На фронте он впервые до конца осознал значение своего труда. Не теоретически (так он и раньше представлял себе), а на практике, на собственном нелегком опыте. Узнал истинную цену скорости, скороподъемности, высоты, дальности, маневра — цену жизни и смерти человека. Познал настоящее чувство ответственности. Не только перед начальством (это-то ему всегда давали почувствовать), но и перед фронтовыми летчиками, для которых создаются самолеты, перед пехотинцами, которым эти самолеты помогают воевать, перед детьми, стариками, женщинами, которых они защищают. Прежде Гринчик выполнял задания какого-то абстрактного «заказчика», теперь он помнил живых людей, видел, как они воюют, точно знал, во имя чего воюют.
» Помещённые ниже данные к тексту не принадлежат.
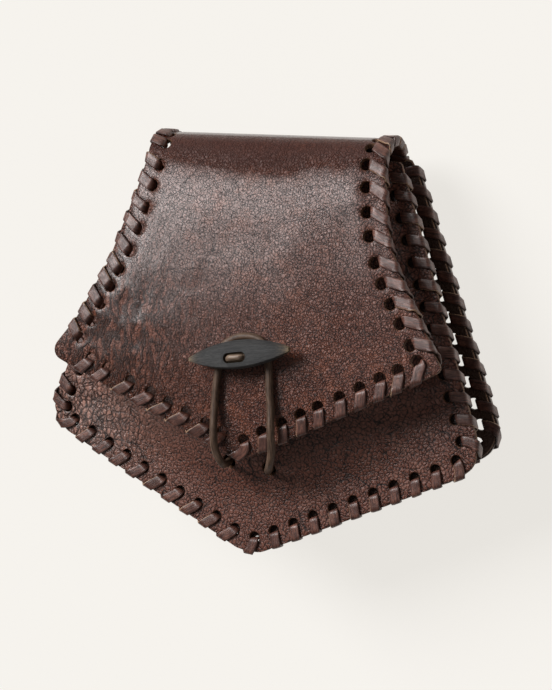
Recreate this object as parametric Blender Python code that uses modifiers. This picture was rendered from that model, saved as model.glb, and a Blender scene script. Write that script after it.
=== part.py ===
"""A laced leather belt pouch, lying on its back. Metres, +X to the right, +Y towards the roll, +Z up.

The back, the roll over the top and the flap are one bent sheet of leather. The front and the back are
five-sided with their point at the bottom, and a bellows gusset joins them. Each sheet is cut flat, with its
holes, and then bent: a Surface says where a point of the flat pattern lies.
"""

import math

import bmesh
import bpy
from mathutils import Matrix, Vector
from mathutils.geometry import delaunay_2d_cdt

# Leather, lace and cord
LEATHER = 0.0020
GUSSET_LEATHER = 0.0016
STRAP_LEATHER = 0.0022
GAP = 0.0003
LACE_WIDTH = 0.0037
LACE_THICK = 0.0011
LACE_PITCH = 0.0084
LACE_INSET = 0.0058
LACE_CLEAR = 0.0005
LACE_SLANT = 0.30
LACE_EASE = 0.0002
CORD = 0.0026

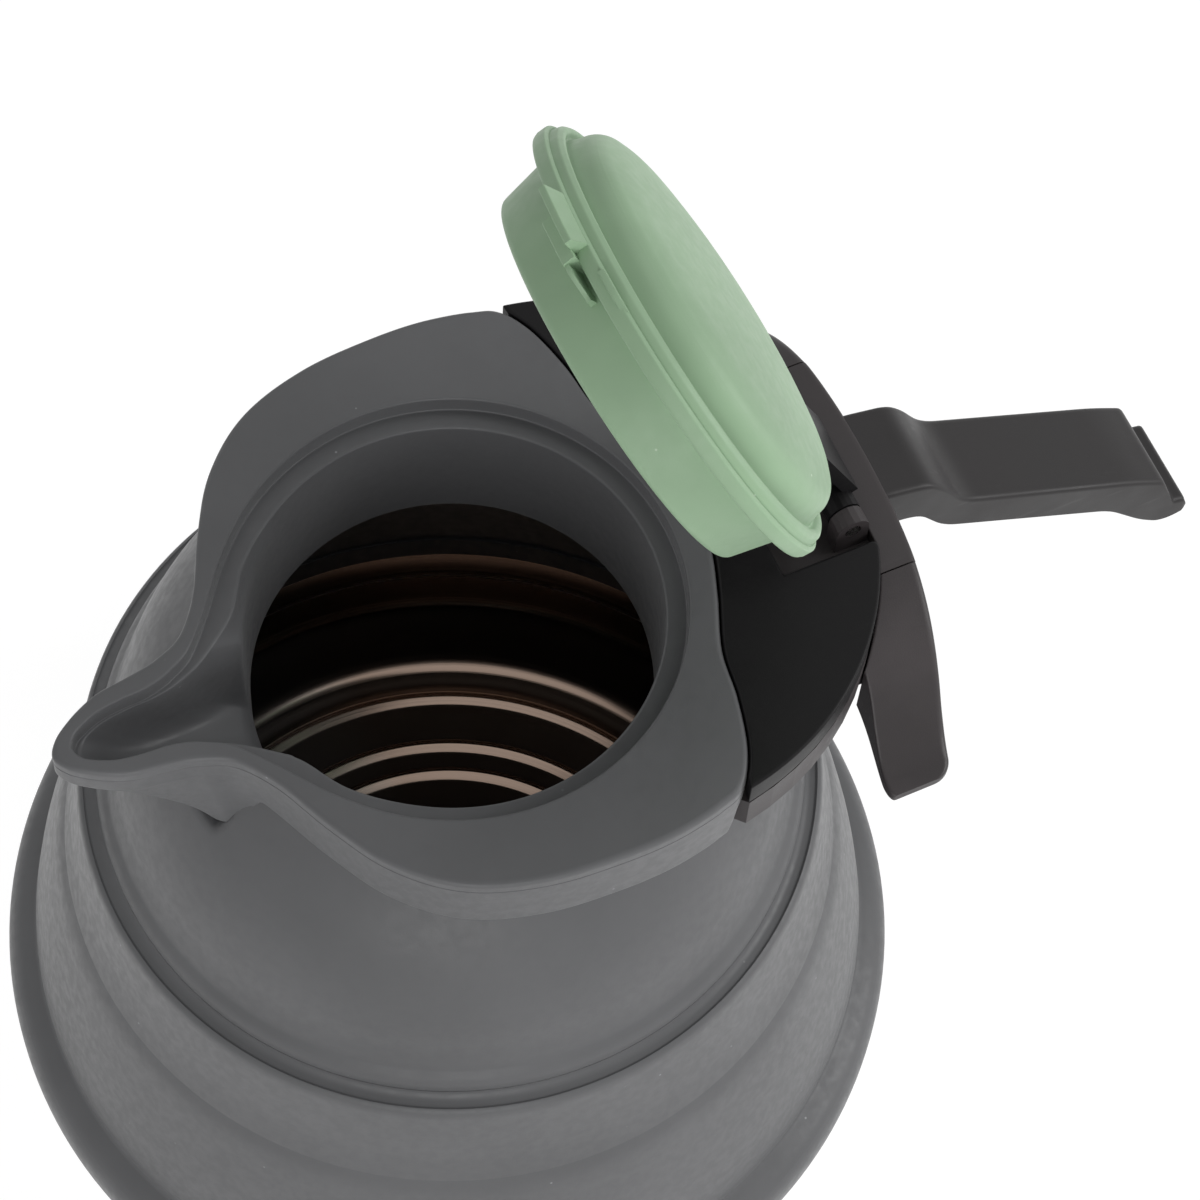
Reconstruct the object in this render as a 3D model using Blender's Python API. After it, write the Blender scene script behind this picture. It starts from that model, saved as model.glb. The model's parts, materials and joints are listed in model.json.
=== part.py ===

После госпиталя Гринчик снова трудился на лесном аэродроме: всех испытателей отозвали с фронта. Сам часто летал, тщательно готовился к испытаниям. Но больше всего выматывала Гринчика ответственность за чужие полеты. Не раз приходилось ему участвовать в аварийных комиссиях, как и Галлаю, Анохину, Шиянову, другим опытным испытателям. И каждое происшествие в воздухе невольно заставляло их задумываться: а как бы они вели себя, если бы попали в такую ситуацию? Спасли бы самолет или тоже не сумели бы этого сделать?.. Размышляя о разного рода авариях, они вспоминали случаи, когда от летчика действительно мало что зависело. Попал, скажем, человек в новый режим, никем еще не испытанный, о котором даже ученые не догадывались (первый штопор, первое столкновение с флаттером и т. п.). Или в самой конструкции был скрытый дефект, проявивший себя так внезапно, что ничего уже нельзя было предпринять. Или просто какой-нибудь дичайший случаи: Галлай пострадал однажды… из-за вороны.